• _AIM_: Give the lines of the material verbatim, from the first line to the line with "smooth(BELT_EDGES, 2, angle)", including both.

• _SOURCE DATA_:

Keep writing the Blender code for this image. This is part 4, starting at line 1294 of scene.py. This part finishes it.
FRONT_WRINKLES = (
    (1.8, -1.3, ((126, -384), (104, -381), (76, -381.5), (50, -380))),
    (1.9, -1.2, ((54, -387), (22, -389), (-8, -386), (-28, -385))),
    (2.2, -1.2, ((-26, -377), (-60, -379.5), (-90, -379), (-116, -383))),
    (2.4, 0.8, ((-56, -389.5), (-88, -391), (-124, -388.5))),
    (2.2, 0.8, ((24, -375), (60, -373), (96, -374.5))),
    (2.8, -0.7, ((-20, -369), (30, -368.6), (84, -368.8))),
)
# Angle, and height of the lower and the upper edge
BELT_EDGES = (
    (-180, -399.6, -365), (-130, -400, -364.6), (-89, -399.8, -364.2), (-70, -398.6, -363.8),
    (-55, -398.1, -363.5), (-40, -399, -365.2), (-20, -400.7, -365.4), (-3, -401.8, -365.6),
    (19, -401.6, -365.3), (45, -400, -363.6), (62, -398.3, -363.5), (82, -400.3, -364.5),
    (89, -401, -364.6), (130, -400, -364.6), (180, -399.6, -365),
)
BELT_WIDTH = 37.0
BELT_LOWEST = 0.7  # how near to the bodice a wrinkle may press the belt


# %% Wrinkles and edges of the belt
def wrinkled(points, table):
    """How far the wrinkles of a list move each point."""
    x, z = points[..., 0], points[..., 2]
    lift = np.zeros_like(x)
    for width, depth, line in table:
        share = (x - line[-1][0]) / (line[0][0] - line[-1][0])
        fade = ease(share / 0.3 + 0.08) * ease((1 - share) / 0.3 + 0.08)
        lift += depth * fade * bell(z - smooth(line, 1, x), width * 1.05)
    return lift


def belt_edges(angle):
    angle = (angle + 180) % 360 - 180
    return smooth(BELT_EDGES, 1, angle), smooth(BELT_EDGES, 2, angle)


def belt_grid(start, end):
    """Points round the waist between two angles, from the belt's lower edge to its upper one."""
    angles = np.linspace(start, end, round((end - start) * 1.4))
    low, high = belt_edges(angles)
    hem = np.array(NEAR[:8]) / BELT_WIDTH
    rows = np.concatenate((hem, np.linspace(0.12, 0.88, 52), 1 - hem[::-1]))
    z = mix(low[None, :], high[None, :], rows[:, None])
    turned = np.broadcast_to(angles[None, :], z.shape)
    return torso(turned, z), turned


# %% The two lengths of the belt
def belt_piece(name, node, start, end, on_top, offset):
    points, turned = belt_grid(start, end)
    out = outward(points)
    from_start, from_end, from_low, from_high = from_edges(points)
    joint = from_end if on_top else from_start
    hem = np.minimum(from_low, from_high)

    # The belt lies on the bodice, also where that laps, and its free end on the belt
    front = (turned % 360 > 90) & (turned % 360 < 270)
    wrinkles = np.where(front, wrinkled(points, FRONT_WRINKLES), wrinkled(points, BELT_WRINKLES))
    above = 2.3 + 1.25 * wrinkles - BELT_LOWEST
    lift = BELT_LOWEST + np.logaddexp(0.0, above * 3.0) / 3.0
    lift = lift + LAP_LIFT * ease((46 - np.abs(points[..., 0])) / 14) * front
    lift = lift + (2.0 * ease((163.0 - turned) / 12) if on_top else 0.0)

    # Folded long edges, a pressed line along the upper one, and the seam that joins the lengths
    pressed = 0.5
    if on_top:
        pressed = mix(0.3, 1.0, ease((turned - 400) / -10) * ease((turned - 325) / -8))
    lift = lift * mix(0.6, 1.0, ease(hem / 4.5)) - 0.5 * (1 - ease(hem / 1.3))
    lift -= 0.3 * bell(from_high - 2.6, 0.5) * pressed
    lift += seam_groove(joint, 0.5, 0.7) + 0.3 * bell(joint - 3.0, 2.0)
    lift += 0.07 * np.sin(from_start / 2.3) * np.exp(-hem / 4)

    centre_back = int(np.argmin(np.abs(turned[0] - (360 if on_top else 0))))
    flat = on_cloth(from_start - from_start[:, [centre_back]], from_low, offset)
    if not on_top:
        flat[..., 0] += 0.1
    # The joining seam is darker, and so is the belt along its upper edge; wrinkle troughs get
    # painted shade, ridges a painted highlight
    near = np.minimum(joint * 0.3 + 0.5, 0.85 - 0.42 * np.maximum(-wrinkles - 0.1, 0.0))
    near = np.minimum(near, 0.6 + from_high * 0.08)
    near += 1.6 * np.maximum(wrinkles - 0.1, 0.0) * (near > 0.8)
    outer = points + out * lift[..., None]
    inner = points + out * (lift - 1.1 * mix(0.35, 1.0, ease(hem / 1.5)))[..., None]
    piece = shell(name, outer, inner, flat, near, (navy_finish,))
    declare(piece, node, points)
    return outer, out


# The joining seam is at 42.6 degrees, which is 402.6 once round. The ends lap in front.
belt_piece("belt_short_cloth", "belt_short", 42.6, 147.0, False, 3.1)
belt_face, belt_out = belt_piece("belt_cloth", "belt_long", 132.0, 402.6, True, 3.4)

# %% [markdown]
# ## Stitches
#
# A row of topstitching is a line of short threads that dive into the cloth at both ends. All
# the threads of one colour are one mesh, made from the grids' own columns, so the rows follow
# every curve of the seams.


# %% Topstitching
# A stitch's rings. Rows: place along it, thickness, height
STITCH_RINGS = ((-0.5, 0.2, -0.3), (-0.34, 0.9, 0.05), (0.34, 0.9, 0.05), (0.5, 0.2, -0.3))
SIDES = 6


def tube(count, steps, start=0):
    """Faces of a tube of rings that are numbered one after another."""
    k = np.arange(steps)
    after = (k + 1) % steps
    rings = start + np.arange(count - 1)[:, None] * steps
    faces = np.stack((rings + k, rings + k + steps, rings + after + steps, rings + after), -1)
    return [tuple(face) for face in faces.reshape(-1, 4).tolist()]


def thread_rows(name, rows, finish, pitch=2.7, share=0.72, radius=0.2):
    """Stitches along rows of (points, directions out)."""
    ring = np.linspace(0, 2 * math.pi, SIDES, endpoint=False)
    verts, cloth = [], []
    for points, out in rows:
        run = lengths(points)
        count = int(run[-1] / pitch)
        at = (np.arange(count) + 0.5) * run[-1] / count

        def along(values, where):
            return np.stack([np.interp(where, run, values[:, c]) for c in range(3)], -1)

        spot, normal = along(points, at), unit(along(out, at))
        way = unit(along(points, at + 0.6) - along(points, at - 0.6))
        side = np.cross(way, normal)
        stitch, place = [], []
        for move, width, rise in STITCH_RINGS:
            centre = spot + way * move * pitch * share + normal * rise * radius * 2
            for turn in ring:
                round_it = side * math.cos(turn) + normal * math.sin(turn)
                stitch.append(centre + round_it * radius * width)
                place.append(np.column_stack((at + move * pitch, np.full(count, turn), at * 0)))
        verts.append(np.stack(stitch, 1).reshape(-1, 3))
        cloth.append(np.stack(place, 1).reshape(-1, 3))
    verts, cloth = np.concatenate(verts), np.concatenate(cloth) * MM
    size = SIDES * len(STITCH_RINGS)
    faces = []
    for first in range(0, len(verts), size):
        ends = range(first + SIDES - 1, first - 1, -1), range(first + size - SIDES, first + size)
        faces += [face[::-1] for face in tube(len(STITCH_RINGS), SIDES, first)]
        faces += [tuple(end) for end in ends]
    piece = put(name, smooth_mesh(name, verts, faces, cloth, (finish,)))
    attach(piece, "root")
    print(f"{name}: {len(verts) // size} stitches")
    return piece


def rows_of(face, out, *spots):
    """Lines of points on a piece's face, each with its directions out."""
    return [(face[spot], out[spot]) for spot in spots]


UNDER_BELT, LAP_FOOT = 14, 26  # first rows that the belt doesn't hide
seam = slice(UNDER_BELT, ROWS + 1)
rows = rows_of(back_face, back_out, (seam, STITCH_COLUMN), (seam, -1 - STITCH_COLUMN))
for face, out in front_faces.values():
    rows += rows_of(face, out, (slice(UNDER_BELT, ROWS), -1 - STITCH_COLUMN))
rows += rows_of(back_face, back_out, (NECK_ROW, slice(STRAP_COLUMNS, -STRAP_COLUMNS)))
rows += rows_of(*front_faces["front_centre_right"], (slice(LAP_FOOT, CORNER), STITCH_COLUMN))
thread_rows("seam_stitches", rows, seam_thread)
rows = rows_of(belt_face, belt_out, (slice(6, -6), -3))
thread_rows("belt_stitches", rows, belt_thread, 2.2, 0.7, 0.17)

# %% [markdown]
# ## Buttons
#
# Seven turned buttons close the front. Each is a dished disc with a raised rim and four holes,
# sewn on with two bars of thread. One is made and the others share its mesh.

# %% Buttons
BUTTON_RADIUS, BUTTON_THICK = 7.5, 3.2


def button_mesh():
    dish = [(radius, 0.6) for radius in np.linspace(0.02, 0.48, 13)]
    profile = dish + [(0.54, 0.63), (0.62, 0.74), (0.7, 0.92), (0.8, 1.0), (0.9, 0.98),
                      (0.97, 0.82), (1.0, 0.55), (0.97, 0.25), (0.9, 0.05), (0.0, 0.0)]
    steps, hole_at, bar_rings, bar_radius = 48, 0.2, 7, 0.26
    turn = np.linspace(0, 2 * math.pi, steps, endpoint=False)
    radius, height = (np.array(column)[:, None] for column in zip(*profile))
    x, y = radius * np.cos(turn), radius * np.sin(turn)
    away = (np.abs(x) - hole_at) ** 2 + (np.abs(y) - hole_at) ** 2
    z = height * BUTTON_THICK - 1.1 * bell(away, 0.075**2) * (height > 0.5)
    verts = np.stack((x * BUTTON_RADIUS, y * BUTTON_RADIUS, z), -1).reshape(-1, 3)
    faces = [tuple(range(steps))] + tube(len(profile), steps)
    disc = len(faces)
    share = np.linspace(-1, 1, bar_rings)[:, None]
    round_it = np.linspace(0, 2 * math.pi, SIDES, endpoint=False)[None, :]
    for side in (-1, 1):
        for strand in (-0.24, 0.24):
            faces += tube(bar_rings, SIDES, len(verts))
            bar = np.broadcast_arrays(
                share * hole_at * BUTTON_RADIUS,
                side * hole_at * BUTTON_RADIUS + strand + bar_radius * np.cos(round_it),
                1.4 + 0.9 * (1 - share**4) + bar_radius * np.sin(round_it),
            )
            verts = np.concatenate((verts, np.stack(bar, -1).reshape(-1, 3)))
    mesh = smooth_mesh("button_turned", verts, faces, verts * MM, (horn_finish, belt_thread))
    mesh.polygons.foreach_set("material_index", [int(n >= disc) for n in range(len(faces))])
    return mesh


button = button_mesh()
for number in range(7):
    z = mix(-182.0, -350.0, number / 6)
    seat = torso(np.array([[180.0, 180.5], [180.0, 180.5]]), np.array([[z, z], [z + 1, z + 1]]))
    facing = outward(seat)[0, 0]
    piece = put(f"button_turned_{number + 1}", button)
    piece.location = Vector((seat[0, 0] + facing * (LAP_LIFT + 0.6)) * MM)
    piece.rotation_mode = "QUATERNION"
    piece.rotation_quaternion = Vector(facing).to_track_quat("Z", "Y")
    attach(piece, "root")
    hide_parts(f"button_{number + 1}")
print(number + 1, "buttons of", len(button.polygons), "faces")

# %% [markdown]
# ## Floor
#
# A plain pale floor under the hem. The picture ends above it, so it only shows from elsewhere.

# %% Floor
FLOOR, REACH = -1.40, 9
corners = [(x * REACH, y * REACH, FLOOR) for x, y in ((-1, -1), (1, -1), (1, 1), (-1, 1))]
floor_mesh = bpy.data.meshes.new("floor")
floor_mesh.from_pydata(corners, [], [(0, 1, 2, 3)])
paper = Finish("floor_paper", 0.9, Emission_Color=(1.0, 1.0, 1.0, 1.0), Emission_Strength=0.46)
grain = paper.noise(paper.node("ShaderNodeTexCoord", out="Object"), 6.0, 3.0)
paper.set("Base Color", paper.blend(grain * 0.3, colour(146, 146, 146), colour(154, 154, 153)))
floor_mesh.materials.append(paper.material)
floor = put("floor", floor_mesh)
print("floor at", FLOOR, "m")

• _FULL RESPONSE_:
Keep writing the Blender code for this image. This is part 4, starting at line 1294 of scene.py. This part finishes it.
FRONT_WRINKLES = (
    (1.8, -1.3, ((126, -384), (104, -381), (76, -381.5), (50, -380))),
    (1.9, -1.2, ((54, -387), (22, -389), (-8, -386), (-28, -385))),
    (2.2, -1.2, ((-26, -377), (-60, -379.5), (-90, -379), (-116, -383))),
    (2.4, 0.8, ((-56, -389.5), (-88, -391), (-124, -388.5))),
    (2.2, 0.8, ((24, -375), (60, -373), (96, -374.5))),
    (2.8, -0.7, ((-20, -369), (30, -368.6), (84, -368.8))),
)
# Angle, and height of the lower and the upper edge
BELT_EDGES = (
    (-180, -399.6, -365), (-130, -400, -364.6), (-89, -399.8, -364.2), (-70, -398.6, -363.8),
    (-55, -398.1, -363.5), (-40, -399, -365.2), (-20, -400.7, -365.4), (-3, -401.8, -365.6),
    (19, -401.6, -365.3), (45, -400, -363.6), (62, -398.3, -363.5), (82, -400.3, -364.5),
    (89, -401, -364.6), (130, -400, -364.6), (180, -399.6, -365),
)
BELT_WIDTH = 37.0
BELT_LOWEST = 0.7  # how near to the bodice a wrinkle may press the belt


# %% Wrinkles and edges of the belt
def wrinkled(points, table):
    """How far the wrinkles of a list move each point."""
    x, z = points[..., 0], points[..., 2]
    lift = np.zeros_like(x)
    for width, depth, line in table:
        share = (x - line[-1][0]) / (line[0][0] - line[-1][0])
        fade = ease(share / 0.3 + 0.08) * ease((1 - share) / 0.3 + 0.08)
        lift += depth * fade * bell(z - smooth(line, 1, x), width * 1.05)
    return lift


def belt_edges(angle):
    angle = (angle + 180) % 360 - 180
    return smooth(BELT_EDGES, 1, angle), smooth(BELT_EDGES, 2, angle)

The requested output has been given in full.